Syrtash helped craft both pieces of legislation and he now believes they will be implemented in Israel. That could also mean an historic departure for the country: giving civil courts a role to play in divorce.

"The rabbis [at the meeting] said they believed the rabbinical courts will suggest the Canadian model be adopted, but they hesitated at first because they not want to extend power to civil courts. They felt that would give civil courts," Syrtash said. "But they appeared to relent because this [agreement] would give [religious courts] the power to say, 'You will have to obtain a get before we allow you to have any relief in the secular court.' "

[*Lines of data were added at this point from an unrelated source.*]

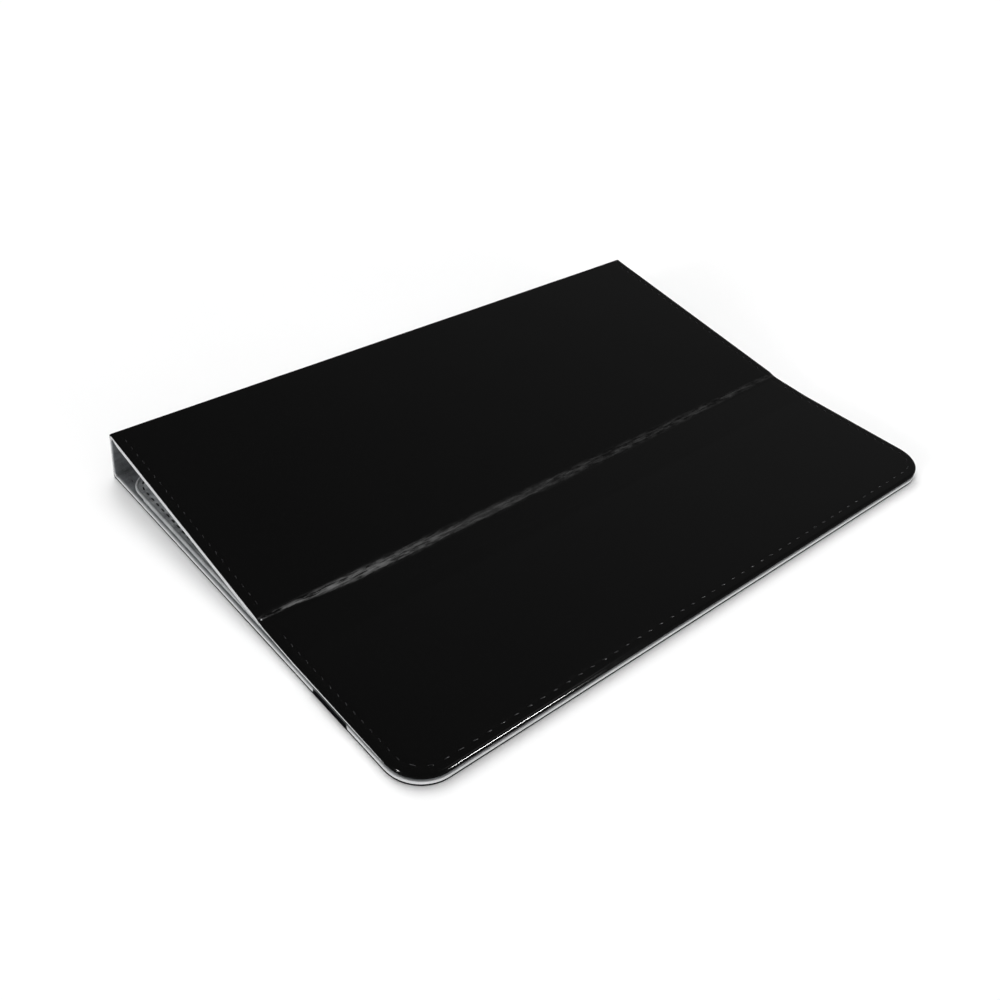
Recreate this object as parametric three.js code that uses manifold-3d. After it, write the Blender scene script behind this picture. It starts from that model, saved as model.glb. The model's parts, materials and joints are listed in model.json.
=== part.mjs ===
// Folio stand case for a ten-inch tablet, lying closed on its back panel.
// Millimetres, +X along the spine, +Y towards the spine, +Z up.
// The origin is the bottom centre of the closed case.
import * as THREE from 'three';
import { mergeVertices } from 'three/addons/utils/BufferGeometryUtils.js';
import Module from 'manifold-3d';

const wasm = await Module();
wasm.setup();

// Overall sizes of the closed case.
const caseLength = 265;        // along the spine
const caseDepth = 186;         // front edge to the foot of the spine
const spineHeight = 21.9;      // foot to top, measured along the spine
const spineLean = 8.1;         // degrees that the spine's top leans forward
const creaseFromFront = 80;    // front edge to the fold line in the cover
const creaseRise = 1.8;        // how much higher the fold line lies than the front edge
const lowerBoardRise = 0.4;    // how much the lower cover's board climbs from front to back
const cornerRadius = 13.5;     // free corners, in plan

// The laminate: leather skin outside, stiff board, microsuede lining inside.
const skinThickness = 0.6;
const backBoardThickness = 0.7;
const coverBoardThickness = 0.5;
const liningThickness = 0.4;
const glueGap = 0.1;           // between any two layers
const edgeBorder = 5.2;        // sewn border outside the boards
const hingeGap = 0.3;          // running clearance at each fold

// The boardless strip that lets the cover fold: skin and lining are pressed together there.
const stripAbove = 4.8;        // fold line to the upper cover's board
const stripBelow = 17.5;       // fold line to the lower cover's board
const stripRamp = 1.0;         // plan width of the step up to each board
const stripBoardSetback = 0.6;

// Stitching, sunk flush into a shallow channel.
const stitchInset = 3.3;
const threadWidth = 0.7;
const threadHeight = 0.22;
const channelWidth = 1.1;
const channelDepth = 0.34;
const threadLift = 0.06;       // thread to the floor of its channel

// The sewn tablet frame on the back panel's lining.
const frameInset = 0.9;        // frame's outer edge inside the panel's edge
const frameRearSetback = 9;    // frame's open end to the foot of the spine
const frameRearRadius = 10;
const frameFrontHeight = 1.05; // above the lining
const frameRearHeight = 2.35;
const bindingWidth = 1.5;      // rolled rim round the frame
const bindingThickness = 0.7;
const gussetThickness = 0.9;
const faceThickness = 0.3;
const stiffenerThickness = 0.3;
const frameBorder = 13;        // outer edge to the screen window
const windowRadius = 5;
const frameStitchInset = 4.6;
const frameThreadWidth = 0.6;
const frameThreadHeight = 0.14;
const frameChannelWidth = 1.0;
const frameChannelDepth = 0.18;
const frameThreadLift = 0.02;
const framePieceGap = 0.08;    // between the frame's own pieces

// Port cut-out in the left border of the back panel.
const portFromFront = 32;
const portLength = 18;
const portReach = 3.4;
const portRoof = 0.5;          // lining left above the cut-out

// Hidden closure discs near the front edge.
const magnetRadius = 5;
const magnetSpacing = 150;
const magnetFromFront = 14;
const magnetPocketGap = 0.3;
const discEndGap = 0.05;

const closedCoverGap = 0.25;   // frame top to cover lining at the front edge
const arcSegments = 7;         // each rounded corner has twice as many sides
const overrun = 25;            // how far a cutting tool runs past what it cuts

// Worked-out sizes.
const half = caseLength / 2;
const lean = THREE.MathUtils.degToRad(spineLean);
const backThickness = skinThickness + backBoardThickness + liningThickness + 2 * glueGap;
const coverThickness = skinThickness + coverBoardThickness + liningThickness + 2 * glueGap;
const frontHeight = backThickness + frameFrontHeight + closedCoverGap + coverThickness;
const front = -caseDepth / 2;
const spineFoot = new THREE.Vector2(caseDepth / 2, 0);
const spineTop = new THREE.Vector2(
  spineFoot.x - spineHeight * Math.sin(lean),
  spineHeight * Math.cos(lean),
);
const creaseLine = new THREE.Vector2(front + creaseFromFront, frontHeight + creaseRise);
const upperLength = spineTop.distanceTo(creaseLine);
const spineAngle = Math.PI / 2 + lean;
const upperAngle = Math.PI + Math.atan2(spineTop.y - creaseLine.y, spineTop.x - creaseLine.x);
const lowerSlope = Math.atan2(lowerBoardRise, creaseFromFront - stripBelow);
const lowerAngle = Math.PI + lowerSlope;
// The lower cover lies in a plane below its fold line; the strip bridges that drop.
const lowerLength = creaseFromFront * Math.cos(lowerSlope) + creaseRise * Math.sin(lowerSlope);
const lowerDrop = creaseRise * Math.cos(lowerSlope) - creaseFromFront * Math.sin(lowerSlope);

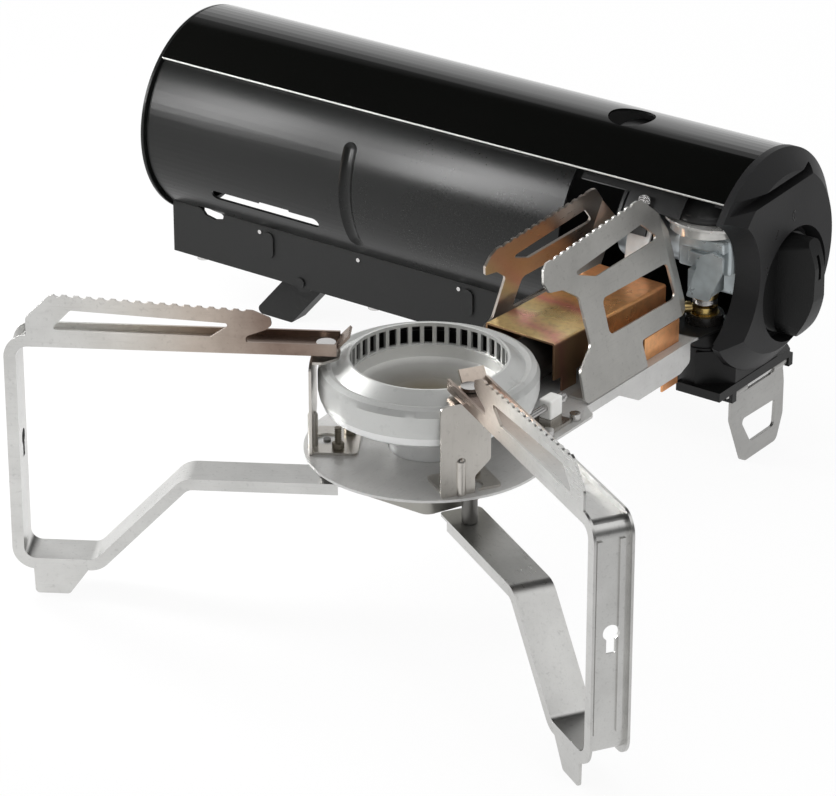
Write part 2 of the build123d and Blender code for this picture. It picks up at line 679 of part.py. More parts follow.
def heat_tab():
    """Copper strip that goes down through the tray, beside the arm's right edge."""
    tab = block((tab_x, tab_x + copper_t), tab_y, (plate_top + 0.02, 65.6))
    tab += block((tab_x, tab_x + copper_t), (-50, -40), (41, plate_top + 0.1))
    bridge = block((panel_x[1], tab_x + 0.1), (tab_y[0], tab_y[0] + tab_bridge), (65.6 - copper_t, 65.6))
    return tab + (bridge - panel_place(block((panel_x[0], panel_x[1] + 0.02), panel_y, (60, panel_top))))


def mixing_tube():
    tube = rod_y(arm_x, mix_z, mix_r, burner_y + neck_r + 4, -58)
    return tube - rod_y(arm_x, mix_z, mix_r - 0.9, burner_y, 0)


def air_shutter():
    sleeve = rod_y(arm_x, mix_z, shutter_r, -66, -50) - rod_y(arm_x, mix_z, mix_r + 0.03, -70, -58)
    sleeve -= rod_y(arm_x, mix_z, mix_r - 0.9, -59, -51.2)
    sleeve -= rod_y(arm_x, mix_z, 3.53, -60, -40)
    for angle in (0, 120, 240):
        sleeve -= Pos(arm_x, -54.5, mix_z) * Rot(Y=angle) * Pos(0, 0, shutter_r) * Box(5, 4.6, 6)
    return sleeve


def injector():
    body = rod_y(arm_x, mix_z, 3.5, -56, elbow[1] - elbow_r - 0.3) + rod_y(arm_x, mix_z, 5.0, -49.9, -46)
    body -= rod_z(*elbow, elbow_r + 0.02, 50, 90)
    return body - rod_y(arm_x, mix_z, 1.0, -60, -46)


def gas_elbow():
    """Blackened fitting that turns the gas into the injector."""
    fitting = rod_z(*elbow, elbow_r, plate_top + 0.02, mix_z + 4.5)
    return fillet(fitting.edges().group_by(Axis.Z)[-1], 0.8)


def gas_pipe():
    """Brass pipe from the swivel to the elbow."""
    start = Vector(*pivot, pipe_z)
    way = Vector(*elbow, pipe_z) - start
    pipe = extrude(Plane(start, z_dir=way) * Circle(2.0), amount=way.length)
    pipe -= rod_z(*pivot, 8.02, 50, plate_top + 3.42)
    pipe -= rod_z(*pivot, 5.22, 50, 90)
    return pipe - rod_z(*elbow, elbow_r + 0.02, 50, 90)


def swivel_spring():
    spring = rod_z(*pivot, 4.5, cap_top + 0.25, stub_top - 1.62)
    return spring - rod_z(*pivot, 3.7, 50, 90)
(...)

The Israel gathering included representatives from the Prime Minister's Office, secular courts and the appellate division of Israel's Supreme Rabbinical Court.

In his speech, Syrtash said it's "incumbent upon lawmakers and rabbis to look at every conceivable alternative that is halachically permissible to prevent such abominations [as agunot] from happening or from continuing to happen, and to do so immediately."

The Jerusalem Post reported that the idea to adopt the Canadian model was received "enthusiastically" by Rabbi Shlomo Dichovsky of the Supreme Rabbinical Court.

Reports added, however, that some halachic issues need to be worked out before the method can be used. A get given under coercion is considered null and void. If a woman relies on such a get to remarry and gives birth, her children are considered illegitimate (mamzerim) and are forbidden from marrying a Jew.

Syrtash quoted Rabbi Mordechai Ochs of Toronto's beit din (rabbinical court) as saying that the Canadian method of delaying a civil divorce until the get is issued is not coercive. "It merely acknowledges that the Canadian government will not sanction a Jewish marriage without a get."

What makes the Canadian law "halachically appropriate," Syrtash explained, "is that it's merely procedural" and not punitive. Canada, he went on, has provided rabbis in Israel "with a real tool to go back to halachah, to do something based on Jewish law and to do it the right way rather than the cynical way, where women have to lower their child support or have to give up something [or] where they have to come with bags of money to pay off these men."

Israel's rabbinical courts process about 9,000 divorces a year, he told the conference. Since 2003, about 360 people waited more than a year for the get – half of them men.

He added that, since 1995, there have been 500 orders of sanction issued by the rabbinical courts against a spouse who refused to consent to a get. Since 2000, 80 spouses have been sent to jail rather than consent to the divorce, and some have died there.

Syrtash said the Canadian legislation has also helped Muslim women obtain an Islamic divorce decree, known as a talaq.